Sometimes it involves elements of the “foodie” movement, which is growing urban phenomenon of urbanites building much of their lives and identities around making food from scratch or buying and eating specialty food products. Often the word “artisanal” is used to describe the specially made micro-batches of meats, cheeses and other products that are treasured in urban foodie culture. Often these are manufactured on farms or in tiny processing facilities.
There’s both a culinary and a romantic element to the artisanal thing. The romantic element involves the dreamy images of “family” farms producing inherently wholesome food that many urbanites, especially those far removed from farm life, hold dear in their hearts. This romantic image is cast in opposition to big-bad-evil-monstrous-terrible-appalling-awful “factory” farming and “industrial” agriculture. Presently the U.S. fast food chain Chipotle is peddling this pair of stereotypical images in an ad campaign you can get a sense of here.
The culinary bit makes a bit more sense, with foodies seeking out delicious foods that haven’t been over-processed or blanded-out to fit the lowest common denominator tastes of the average grocery store shopper. It’s a form of snobbism, but a harmless one.
Harmless, unless it leads people into eating or producing unsafe products. And that brings up two contemporary events that should stand as a warning to the burgeoning local food movement.
The national news today is carrying stories about one death and dozen sick consumers who ate an “artisanal” cheese from a B.C. farm. That story is still unfolding and it’s unclear how the e. coli got into the cheese. But all the publicity isn’t exactly good for the local and artisanal food biz, just like Maple Leaf’s and XL’s weren’t for the mainstream food business. How this one is handled and evolves – the farm involved is talking about the situation, which is a good thing – is still unfolding, but hopefully it won’t lead to a general rejection of artisanal foods.

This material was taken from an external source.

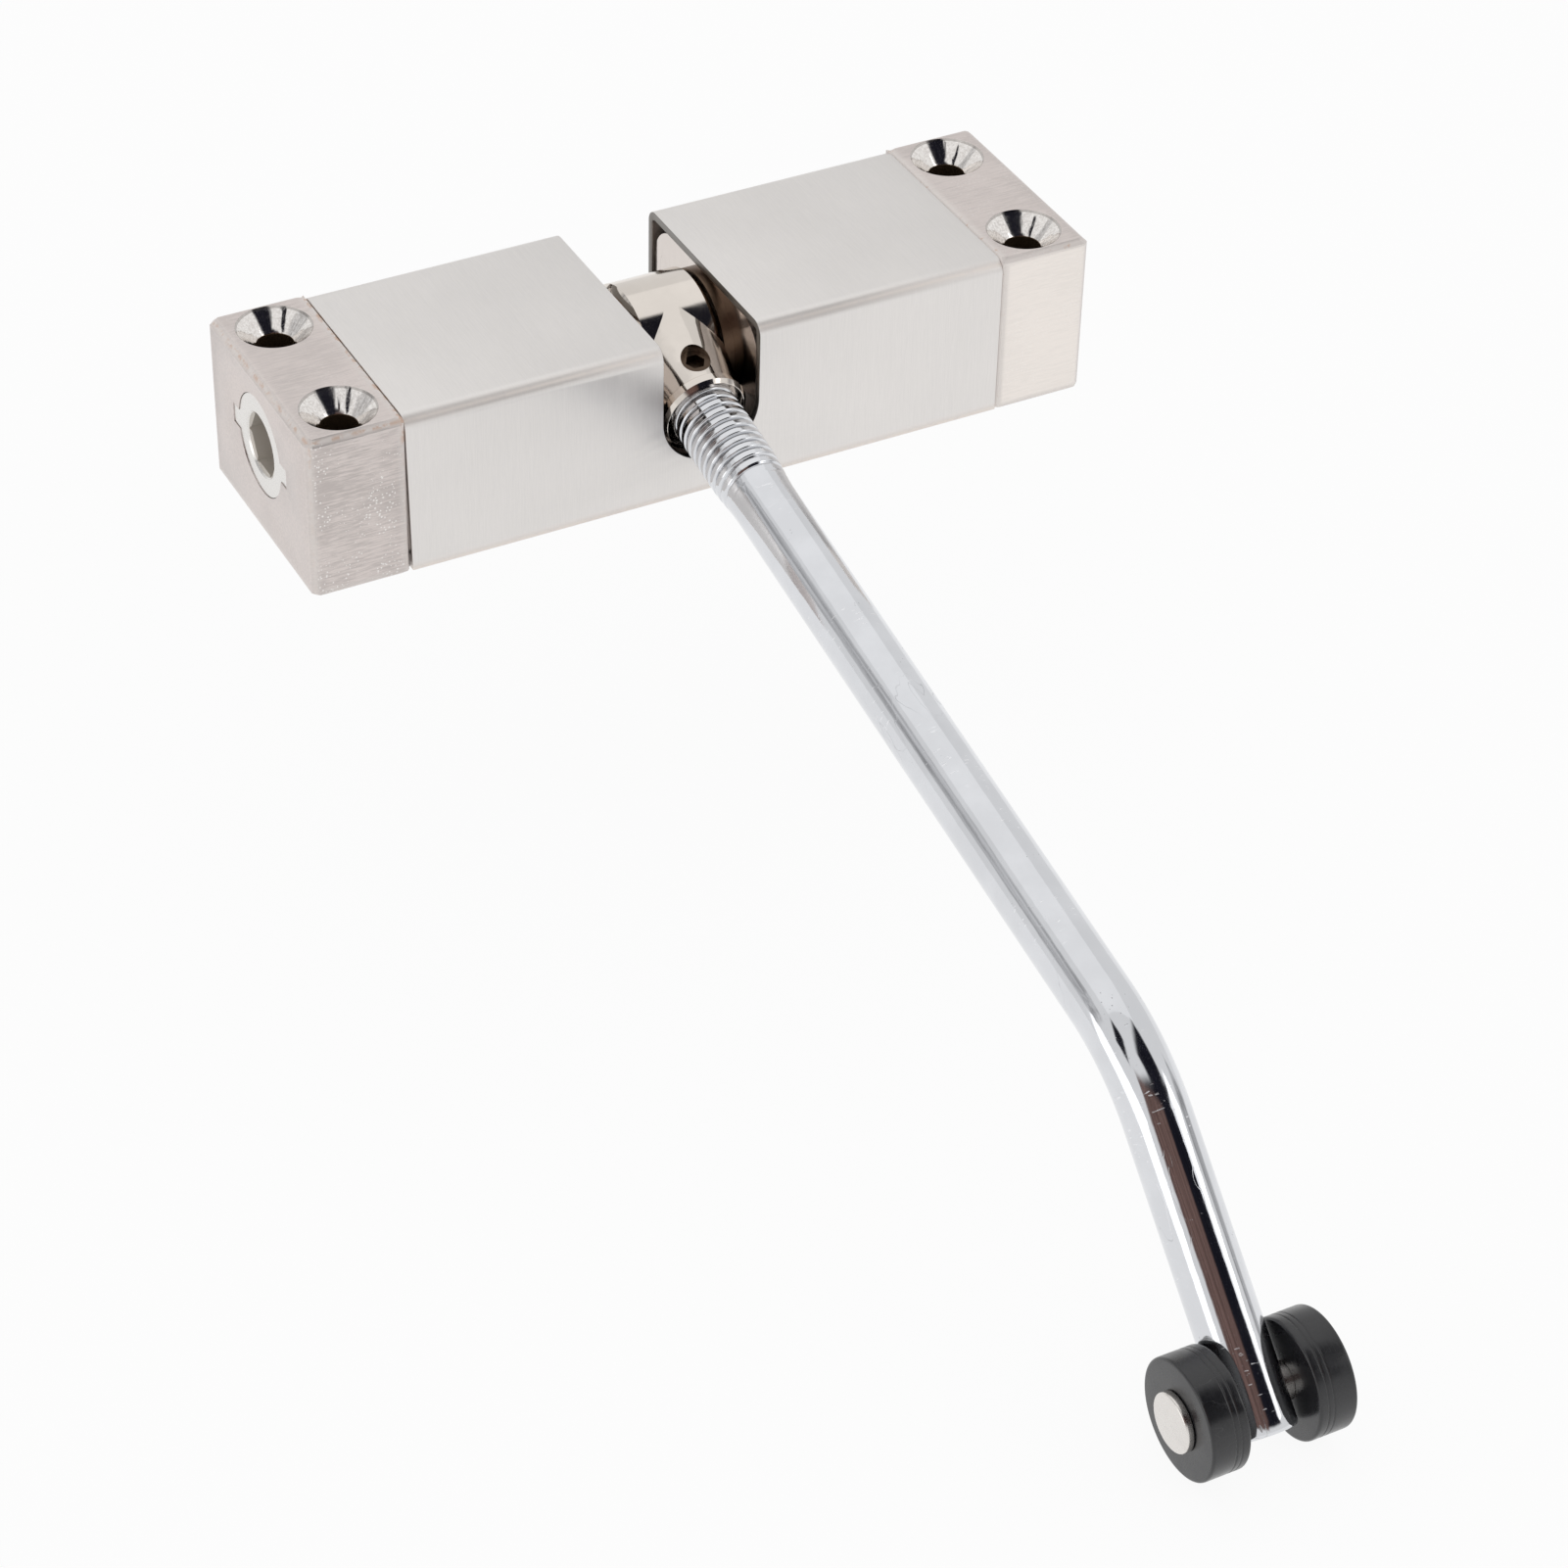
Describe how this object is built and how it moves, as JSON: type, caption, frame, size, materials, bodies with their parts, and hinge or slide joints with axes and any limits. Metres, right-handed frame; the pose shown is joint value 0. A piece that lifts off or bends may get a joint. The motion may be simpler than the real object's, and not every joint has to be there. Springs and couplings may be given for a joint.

But it will certainly raise safety concerns in the minds of many urban consumers, because culinary enthusiasm is likely to be trumped by people wanting to stay alive. People are going to need to believe that small scale farms and food makers are capable of producing safe foods, and if they aren’t reassured, and there are a few more cases like this, this promising new market could be lost, or severely constrained. That’d be a sad development for farmers, because any new market is valuable and this one is just getting going in Western Canada.
That brings me to a story I’ve worked on recently, which is the Manitoba Agriculture department’s decision to seize and destroy a small farm’s specialty meat products. In this case no one was made sick and disease was not proven to lurk in the meat, so there has not been much bad press for the local food movement out of this one. But that might have been lucky, because both Manitoba’s acting chief veterinary officer at the time of the seizure and the University of Manitoba’s renowned food safety expert researcher told me the way the food was made was definitely risky and the province needed to act in order to stop risky food getting out to consumers and creating a potential problem.
The farm involved seems to be honestly trying to develop specialized, artisanal meat products, and wouldn’t knowingly make anything dangerous, but the high risk of doing something wrong is highlighted by the present B.C. cheese situation.
Governments need to find a way to allow people to make local foods and artisanal foods and get them into local urban markets, but it’s got to be done in a way that guarantees the food is at least as safe as food from the commercial system. Failing to do this will kill the market.